SCHOOLS: Arkansas schools will see a 2 percent increase in the per-student funding, from $6,267 to $6,393 next school year. The following year, the per-student amount would increase to $6,521 under the legislation. The increase is estimated to cost the state an additional $58 million a year. Lawmakers also rewrote the state law governing student transfers between districts that had been struck down by a federal judge last year. The new law allows students to change school districts as long as the transfer doesn't violate a court desegregation order. It also limits the number of transfers at 3 percent of a district's average daily membership. The law expires in July 2015.
STEEL MILL: Arkansas will provide $125 million in financing to Big River Steel to construct a $1.1 billion facility in Osceola. In exchange for financing and tax breaks, the company has promised to create at least 525 permanent jobs with an average annual wage of at least $75,000 - double the state's average. The steel mill project will be the first time Arkansas issues bonds to fund a "super-project" under a constitutional amendment voters approved in 2004.

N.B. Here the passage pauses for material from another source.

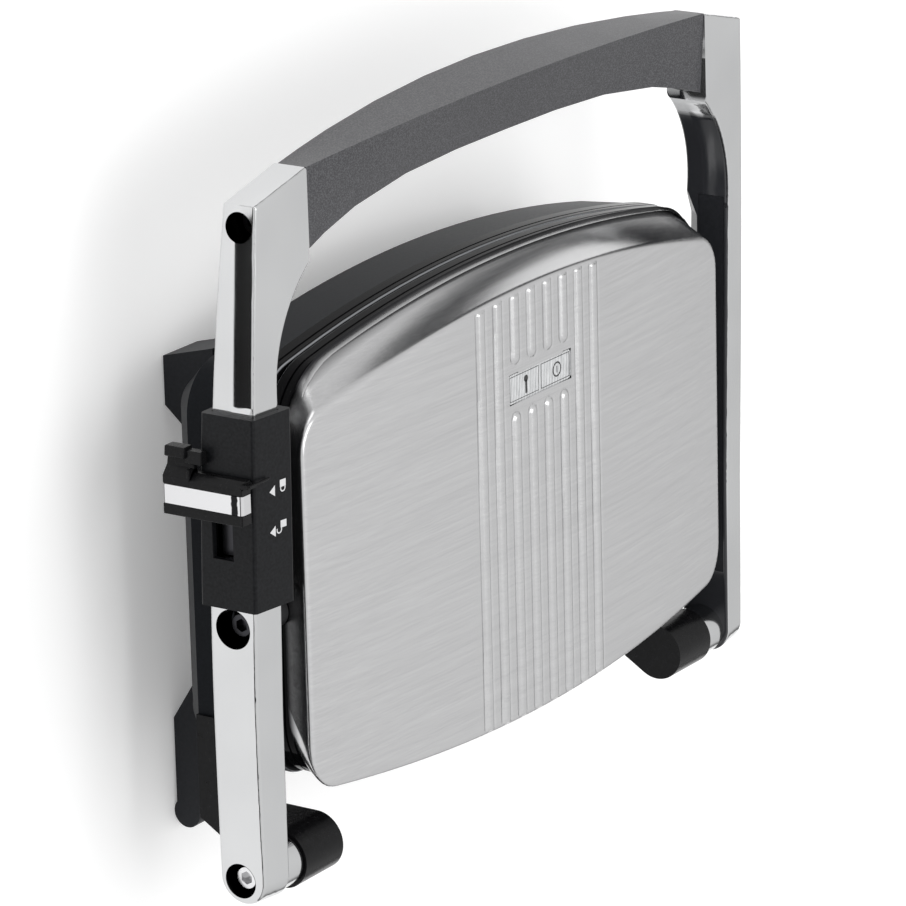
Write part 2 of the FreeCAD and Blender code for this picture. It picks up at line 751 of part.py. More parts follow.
def grip_halves():
    """Two moulded halves over a steel core, parted along the underside."""
    outer = grip_solid(0, grip_half_length - fit)
    hollow = grip_solid(grip_wall, grip_half_length - 10)
    shell = outer.cut(hollow)
    for side in (-1, 1):
        seat = rod_x(grip_half_length - 34, grip_half_length + 1, -grip_pocket_reach,
                     grip_pocket_height, grip_core_radius + fit)
        shell = shell.cut(seat if side > 0 else mirrored(seat))
    part_z = grip_low_middle + grip_wall + 0.4
    below = []
    for p in (-1.1, -0.75, -0.4, 0.0, 0.4, 0.75, 1.1):
        z = part_z + (grip_low_end - grip_low_middle) * min(1, abs(p)) ** 2 * 0.9
        y0, y1 = -arm_reach - 10, -grip_back + 40
        x = p * grip_half_length
        below.append(polygon([v(x, y0, z), v(x, y1, z), v(x, y1, z - 30), v(x, y0, z - 30)]))
    lower_space = Part.makeLoft(below, True, True)
    return one(shell.cut(lower_space)), one(shell.common(lower_space))


def grip_core(side):
    """Turned steel end plug that ties the grip to its arm."""
    plug = rod_x(grip_half_length - 34, grip_half_length, -grip_pocket_reach,
                 grip_pocket_height, grip_core_radius)
    plug = plug.cut(rod_x(grip_half_length - 20, grip_half_length + 1, -grip_pocket_reach,
                          grip_pocket_height, grip_screw_radius))
    return plug if side > 0 else mirrored(plug)


def lock_housing():
    """Sleeve round the right arm, slotted on its outer side for the slider's neck."""
    y0, y1 = -lock_front, -lock_back
    block = arm_block(lock_wall).common(
        box(arm_inner - lock_wall - 1.6, lock_outer, y0, y1, -40, 60))
    long_edges = [e for e in block.Edges if e.Length > lock_length * 0.8]
    block = block.makeFillet(1.6, long_edges)
    sleeve = block.cut(arm_block(0).common(arm_plan())).cut(slot_space(0))
    return max(sleeve.Solids, key=lambda s: s.Volume)


def slot_space(deeper):
    """The slot that the slider's neck runs in, long enough for the whole travel."""
    y0 = -slider_front + 15.0
    y1 = -slider_back + 3.5 + slider_travel - 3.0
    return box(lock_outer - slot_depth - deeper, lock_outer + 5, y0, y1,
               -slot_half_height, slot_half_height)


def lock_slider():
    """Finger slider: an outer block with a thumb wing, a neck in the slot and a hook below."""
    y0, y1 = -slider_front + 16.0, -slider_back
    outer = box(slider_inner, slider_outer, y0, y1, slider_bottom, slider_top)
    wing = side_prism([(-slider_front, slider_bottom + 3.5), (-slider_front, slider_bottom + 16),
                       (y0 + 1, 2.0), (y0 + 1, slider_bottom)], slider_inner, slider_outer - 1.2)
    body = outer.makeFillet(1.6, [e for e in outer.Edges
                                  if abs(e.CenterOfMass.x - slider_outer) < 0.01])
    body = body.fuse(wing)
    hook_top = -arm_low - lock_wall - 1.4
    hook = box(arm_inner - 3.0, slider_inner + 1, y0 + 1, y1 - 1, hook_top - 6.5, hook_top)
    neck = box(lock_outer - slot_depth + 1.2, slider_inner + 1, -slider_front + 16.5,
               -slider_back - 3.0, -slot_half_height + 0.5, slot_half_height - 0.5)
    body = body.fuse([hook, neck])
    return one(body.cut(trim_space(0)).removeSplitter())


def trim_space(extra):
    """The channel round the slider's outer face and top corner that the trim lies in."""
    y_mid = -(slider_front + slider_back) / 2 + 7.2
    y0, y1 = y_mid - trim_width / 2, y_mid + trim_width / 2
    side = box(slider_outer - trim_thickness, slider_outer + 5, y0, y1, slider_bottom + 1,
               slider_top + 5)
    top = box(slider_inner + 0.6, slider_outer + 5, y0, y1, slider_top - trim_thickness,
              slider_top + 5)
    return side.fuse(top)


def slider_trim():
    outer = box(slider_inner, slider_outer, -slider_front, -slider_back, slider_bottom, slider_top)
    rounded = outer.makeFillet(1.6, [e for e in outer.Edges
                                     if abs(e.CenterOfMass.x - slider_outer) < 0.01
                                     and abs(e.CenterOfMass.z - slider_top) < 0.01])
    return one(rounded.common(trim_space(0)).removeSplitter())


def lock_detent():
    """Spring strip on the floor of the slot that holds the slider at either end."""
    space = slot_space(0)
    b = space.BoundBox
    return box(b.XMin, b.XMin + 0.6, b.YMin + 0.5, b.YMax - 0.5, b.ZMin + 1, b.ZMax - 1)


def lock_catch():
    """Striker on the base's right side, just inboard of the slider's hook."""
    y0, y1 = -slider_front + 12.0, -slider_back + 4.0
    top = -arm_low - lock_wall - 4.0
    foot = body_half_width - 0.6
    plate = box(foot, foot + 1.5, y0, y1, top - 14, top)
    nose = side_prism([(y0 + 3, top - 4), (y0 + 3, top), (y1 - 3, top), (y1 - 3, top - 4)],
                      foot, arm_inner - 5.0)
    return one(plate.fuse(nose))


# --- build every node ----------------------------------------------------------------------
front_foot, rear_foot, pads = feet()
save("base_pan", base_pan())
save("base_rim", base_rim())
save("lower_plate", ribbed_plate(lower_plate_top, 1))
lower_heater_z = lower_plate_top - plate_thickness - heater_radius
save("lower_heater", heater(lower_heater_z))
save("lower_shield", shield(lower_heater_z - heater_radius - 3.0, plate_inset + 26))
save("front_feet", front_foot, mirrored(front_foot))
save("rear_feet", rear_foot, mirrored(rear_foot))
save("foot_pads", *[p for pad in pads for p in (pad, mirrored(pad))])
save("hinge_lug_right", hinge_lug())
save("hinge_lug_left", mirrored(hinge_lug()))
save("hinge_bushes", hinge_bush(), mirrored(hinge_bush()))
hinge_seat = arm_outer_back - 9.0 + side_clearance
hinge_screw = cap_screw(lug_inner + 7, hinge_seat, 0, 0, hinge_screw_radius)
save("hinge_screws", hinge_screw, mirrored(hinge_screw))
washer = rod_x(lug_outer, lug_outer + sheet, 0, 0, boss_radius - 0.5).cut(
    rod_x(100, 220, 0, 0, hinge_screw_radius))
save("hinge_washers", one(washer), mirrored(one(washer)))
save("lug_screws", *[case_screw(x, y, pan_bottom + 1, tongue_bottom + 8, 1)
                     for x, y in tongue_screw_places()])
save("base_screws", *[case_screw(x, y, pan_bottom + 1, rim_ear_top - 0.4, 1) for x, y in post_xy])
save("cord_gland", cord_gland())
save("terminal_block", box(-60, -24, -body_back - 60, -body_back - 46, pan_bottom + wall,
                           pan_bottom + wall + 12))
save("lock_catch", lock_catch())

save("lid_cover", lid_cover())
save("lid_frame", lid_frame())
save("upper_plate", ribbed_plate(upper_plate_bottom, -1))
upper_heater_z = upper_plate_bottom + plate_thickness + heater_radius
save("upper_heater", heater(upper_heater_z))
save("thermostat", rod_z(0, -body_front / 2, upper_plate_bottom + plate_thickness,
                         upper_plate_bottom + plate_thickness + 6, 8.0))
save("indicator_lens", indicator_lens())
save("lamp_holder", lamp_holder())
save("indicator_lamps", lamp(-12), lamp(12))
save("cover_posts", *[cover_post(x, y) for x, y in post_xy])
save("cover_screws", *[case_screw(x, y, frame_ear_bottom - 2.0, frame_ear_bottom + 5.4, 1)
                       for x, y in post_xy])
pivot_seat = arm_outer_middle - 11.0 + side_clearance
pivot_screw = cap_screw(body_half_width - 9, pivot_seat, -pivot_reach, pivot_height,
                        pivot_screw_radius)
save("pivot_screws", pivot_screw, mirrored(pivot_screw))
bush = rod_x(cover_half_width + 0.4, arm_inner - side_clearance, -pivot_reach, pivot_height,
             pivot_bush_radius).cut(rod_x(100, 220, -pivot_reach, pivot_height,
                                          pivot_screw_radius))
save("pivot_bushes", one(bush), mirrored(one(bush)))

plain_arm = arm()
right_arm = one(plain_arm.cut(slot_space(0)))
save("arm_right", right_arm)
save("arm_left", mirrored(plain_arm))
save("arm_liner_right", arm_liner())
save("arm_liner_left", mirrored(arm_liner()))
grip_upper, grip_lower = grip_halves()
save("grip_upper", grip_upper)
save("grip_lower", grip_lower)
save("grip_plugs", grip_core(1), grip_core(-1))
grip_screw = cap_screw(grip_half_length - 20, arm_outer_front - 14.0, -grip_pocket_reach,
                       grip_pocket_height, grip_screw_radius)
save("grip_screws", grip_screw, mirrored(grip_screw))
save("lock_housing", lock_housing())
save("lock_detent", lock_detent())
save("lock_slider", lock_slider())
save("slider_trim", slider_trim())
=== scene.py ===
import json
import math
import bmesh
import bpy
from mathutils import Matrix, Vector


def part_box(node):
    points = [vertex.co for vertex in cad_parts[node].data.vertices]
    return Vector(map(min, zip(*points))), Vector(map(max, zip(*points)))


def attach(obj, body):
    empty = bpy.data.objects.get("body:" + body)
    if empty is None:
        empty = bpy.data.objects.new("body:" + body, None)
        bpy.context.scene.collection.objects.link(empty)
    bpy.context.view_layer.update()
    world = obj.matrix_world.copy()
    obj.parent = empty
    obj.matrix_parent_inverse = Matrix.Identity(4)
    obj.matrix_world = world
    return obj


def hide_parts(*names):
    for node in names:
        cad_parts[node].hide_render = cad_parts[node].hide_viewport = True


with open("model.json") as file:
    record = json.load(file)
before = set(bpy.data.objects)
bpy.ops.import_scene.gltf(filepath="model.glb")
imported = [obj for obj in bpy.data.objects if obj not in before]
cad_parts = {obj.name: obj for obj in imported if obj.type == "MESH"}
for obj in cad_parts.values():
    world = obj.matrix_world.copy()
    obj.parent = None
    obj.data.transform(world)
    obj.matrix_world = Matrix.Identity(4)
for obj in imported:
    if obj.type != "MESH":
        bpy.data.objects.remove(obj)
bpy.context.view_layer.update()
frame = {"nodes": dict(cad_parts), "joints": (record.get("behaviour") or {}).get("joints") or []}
nodes = frame["nodes"]


# --- worktop, lights and camera ---
# A pale matt worktop, slightly self-lit, under a bright overcast studio. The horizon is darker
# than the ceiling and a black flag stands low on the right side, so that polished metal gets
# both light and dark to mirror.
class Socket:
    """A shader value that can be used in a sum like a number."""

    def __init__(self, tree, out):
        self.tree, self.out = tree, out

    def _math(self, operation, other, swap=False, clamp=False):
        node = self.tree.nodes.new("ShaderNodeMath")
        node.operation = operation
        node.use_clamp = clamp
        pair = (other, self) if swap else (self, other)
        for place, value in zip(node.inputs, pair):
            if isinstance(value, Socket):
                self.tree.links.new(value.out, place)
            elif value is not None:
                place.default_value = value
        return Socket(self.tree, node.outputs[0])

    def __add__(self, o): return self._math("ADD", o)
    def __sub__(self, o): return self._math("SUBTRACT", o)
    def __rsub__(self, o): return self._math("SUBTRACT", o, True)
    def __mul__(self, o): return self._math("MULTIPLY", o)
    def __truediv__(self, o): return self._math("DIVIDE", o)
    def __pow__(self, o): return self._math("POWER", o)
    def __gt__(self, o): return self._math("GREATER_THAN", o)
    def __lt__(self, o): return self._math("LESS_THAN", o)
    def __abs__(self): return self._math("ABSOLUTE", None)
    def limit(self): return self._math("ADD", 0.0, clamp=True)
    def most(self, o): return self._math("MAXIMUM", o)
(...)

TAX CUTS: Arkansas' taxes on income, capital gains, manufacturers and veterans will drop over the next few years under a package of bills that will eventually cost the state more than $140 million a year. The measures will cost the state $10.7 million in the coming fiscal year. The largest of the cuts is legislation that will phase in a 0.1 percent reduction in each income tax bracket over the next three years. Lawmakers also approved Beebe's proposal to cut the state's sales tax on groceries, but only if the state's bond obligations or desegregation settlement payments to Little Rock-area schools decrease by $35 million over a six-month period.
VOTER ID: Voters will be required to show photo identification at the polls under a new requirement that's set to take effect next year at the earliest. The voter ID restriction was enacted after lawmakers overrode Beebe's veto of the legislation. The law requires the state to provide free photo IDs to voters who don't have one, at an estimated cost of $300,000. It won't take effect until there is funding for the IDs or until January 2014, whichever occurs last. Opponents of the new restriction say they plan to challenge it in federal court.